Paper detail

Unique Decoding of Extended Subcodes of GRS Codes Using Error-Correcting Pairs

Extended Han-Zhang codes are a class of linear codes where each code is either a non-generalized Reed-Solomon (non-GRS) maximum distance separable (MDS) code or a near MDS (NMDS) code. They have important applications in communication, cryptography, and storage systems. While many algebraic properties and explicit constructions of extended Han-Zhang codes have been well studied in the literature, their decoding has been unexplored. In this paper, we focus on their decoding problems in terms of $\ell$-error-correcting pairs ($\ell$-ECPs) and deep holes.

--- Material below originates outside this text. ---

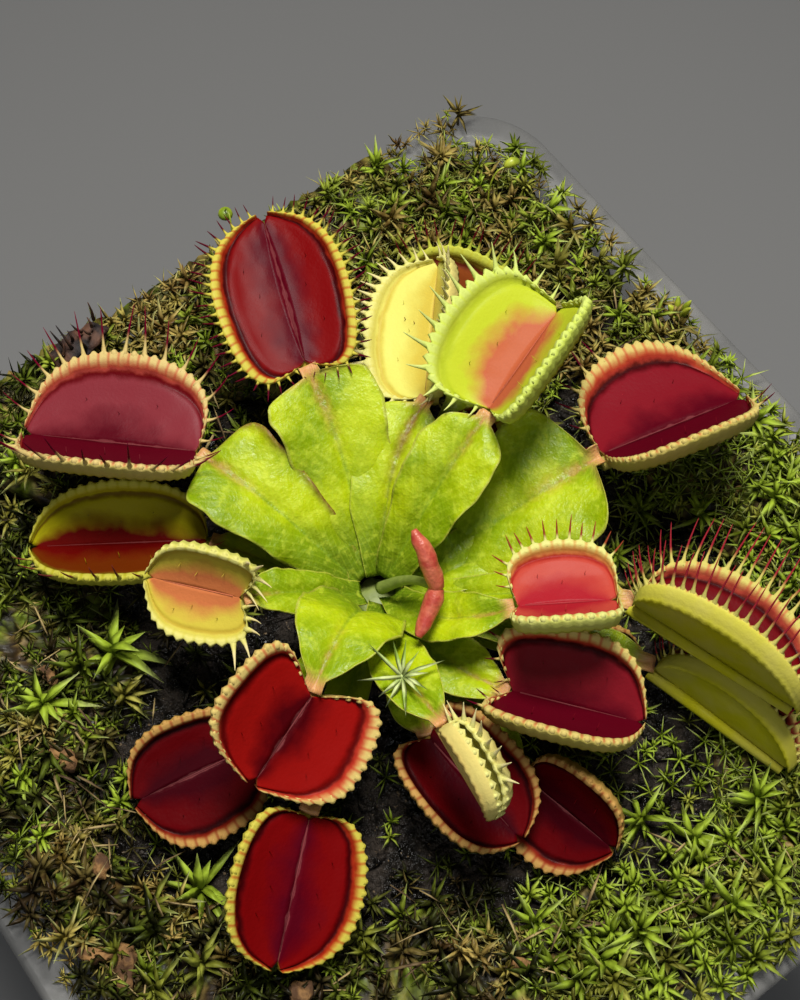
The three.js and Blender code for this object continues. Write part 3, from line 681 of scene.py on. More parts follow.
# A row: where the trap's neck is above the rim, its hinge length, heading, pitch and roll, how
# far the lobes lean out, their depths, how far they swell past the hinge's two ends, and hair
# length; then the stalk's half width and where it is widest, how its middle is drawn (how far
# along, up and aside), the tier that it starts from, and the trap's colouring.
LEAVES = [Leaf(*row) for row in (
    ("left", (-24.8, -8.3, 9), 17.3, -133, 0, 20, 59, 10.2, 10.2, 0.38, 0.24, 3.4,
     5.4, 0.78, 0.55, 5, 0, 1, "pink"),
    ("back_left", (-25.3, 5.9, 12), 16.5, 160, 10, -4, 80, 7.8, 7.2, 0.66, 0.05, 2.2,
     5.8, 0.8, 0.55, 2.6, 1.5, 1, "red"),
    ("left_low", (-18.1, -12.1, 4), 17.6, -124, 0, 1, 58, 7, 7, 0.1, 0.05, 2,
     1.8, 0.7, 0.55, 0.9, 0, 0, "olive"),
    ("left_young", (-8.6, -13.6, 10.5), 8.9, -140, 0, -40, 70, 5.6, 5.6, 1.1, 0.1, 2,
     2.4, 0.6, 0.55, 2.4, 0, 2, "peach"),
    ("front_heart", (4.6, -14.3, 14), 9, -71, -12, -32, 78, 8.2, 8.4, 1.6, 0.1, 1,
     5.2, 0.42, 0.15, 13, 0, 1, "scarlet"),
    ("front_left", (2.1, -21.9, 3), 10.6, -102, -6, -24, 74, 7.2, 6.6, 0.8, 0.1, 0.9,
     2.2, 0.7, 0.55, 1, 0, 0, "dark"),
    ("front", (12.2, -20.4, 7), 13.5, -49, -14, -28, 80, 7, 7.2, 0.4, 0.1, 0.9,
     2.6, 0.7, 0.55, 1.2, 0, 0, "red"),
    ("front_right", (12.3, -6.2, 4), 12.5, 6, -8, 2, 68, 6.3, 6.2, 0.78, 0.1, 0.9,
     2.6, 0.7, 0.55, 0.8, 0, 0, "dark"),
    ("front_closed", (14.6, -6.2, 15), 8.6, -7, -12, -14, 15, 4.6, 4.6, 0.3, 0.2, 1.6,
     2.9, 0.6, 0.5, 4, 3, 2, "cream"),
    ("right_low", (20.6, -0.4, 2), 10.4, 14, -4, 46, 70, 6.6, 6.6, 0.3, 0.1, 0.9,
     2.2, 0.7, 0.55, 1.2, 0, 0, "dark"),
    ("right_front", (14.3, 2.3, 8), 12.2, 39, 0, -7, 47, 8, 8, 1.25, 0.1, 1.4,
     3, 0.6, 0.5, 3.5, 3, 1, "crimson"),
    ("right_small", (9.5, 6.2, 14.7), 8.6, 56, 4, -27, 62, 6.7, 6.5, 0.75, 0.7, 1.6,
     2.7, 0.5, 0.45, 4.5, 5, 2, "coral"),
    ("right_hidden", (14, 12, -1.3), 6, 62, 0, 4, 50, 4, 4, 0.4, 0.2, 0.9,
     1.6, 0.7, 0.55, 0.9, 0, 0, "dark"),
    ("far_right", (14.7, 17.2, 10), 17.8, 18, 0, -47, 44, 8.6, 8.5, 0.24, 0.05, 3.2,
     2.6, 0.7, 0.55, 3.8, 0, 1, "green"),
    ("far_right_low", (19.6, 17.4, 1.2), 15.9, 14, 0, -53, 36, 6.1, 6.2, 0.05, 0.05, 2,
     2.4, 0.7, 0.55, 1.4, 0, 1, "green"),
    ("right_back", (0.6, 24.7, 10), 15.6, 77, 0, -31, 63, 11, 11, 0.2, 0.05, 2.4,
     7.8, 0.76, 0.55, 4, 0, 0, "crimson"),
    ("back", (-8.5, 16.9, 15), 12, 108, 11, -24, 51, 9.8, 9.6, 0.8, 0.8, 2,
     4.3, 0.68, 0.5, 5, 0, 2, "yellow"),
    ("back_pale", (-15.8, 14.6, 9.3), 14.8, 138, 7, -38, 58, 7.6, 5, 0.4, 0.3, 1.8,
     4.6, 0.68, 0.5, 4, -3, 1, "cream"),
    ("back_hidden", (-20.5, 28.5, 1), 13.2, -147, 2, 4, 54, 8.4, 8.4, 0.6, 0.1, 2.4,
     2.6, 0.7, 0.55, 1.8, 0, 0, "brown"),
    ("back_low", (-2, 13.4, 3.6), 12.6, 157, 0, -14, 50, 4.6, 5.6, 0.3, 0.2, 1.4,
     3.3, 0.6, 0.55, 4, 4.5, 1, "red"),
)]
BLADE, NECK_START, NECK_HALF = 0.8, 0.94, 0.95
BLADE_COLUMNS, BLADE_ROWS = 26, 52
TIER_RADIUS, TIER_HEIGHT = (3.6, 2.7, 1.9), (-0.4, 1.2, 2.8)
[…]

On the one hand, we determine the existence and specific forms of their $\ell$-ECPs, and further present an explicit decoding algorithm for extended Han-Zhang codes based on these $\ell$-ECPs, which can correct up to $\ell$ errors in polynomial time, with $\ell$ about half of the minimum distance. On the other hand, we determine the covering radius of extended Han-Zhang codes and characterize two classes of their deep holes, which are closely related to the maximum-likelihood decoding method. By employing these deep holes, we also construct more non-GRS MDS codes with larger lengths and dimensions, and discuss the monomial equivalence between them and the well-known Roth-Lempel codes. Some concrete examples are also given to support these results.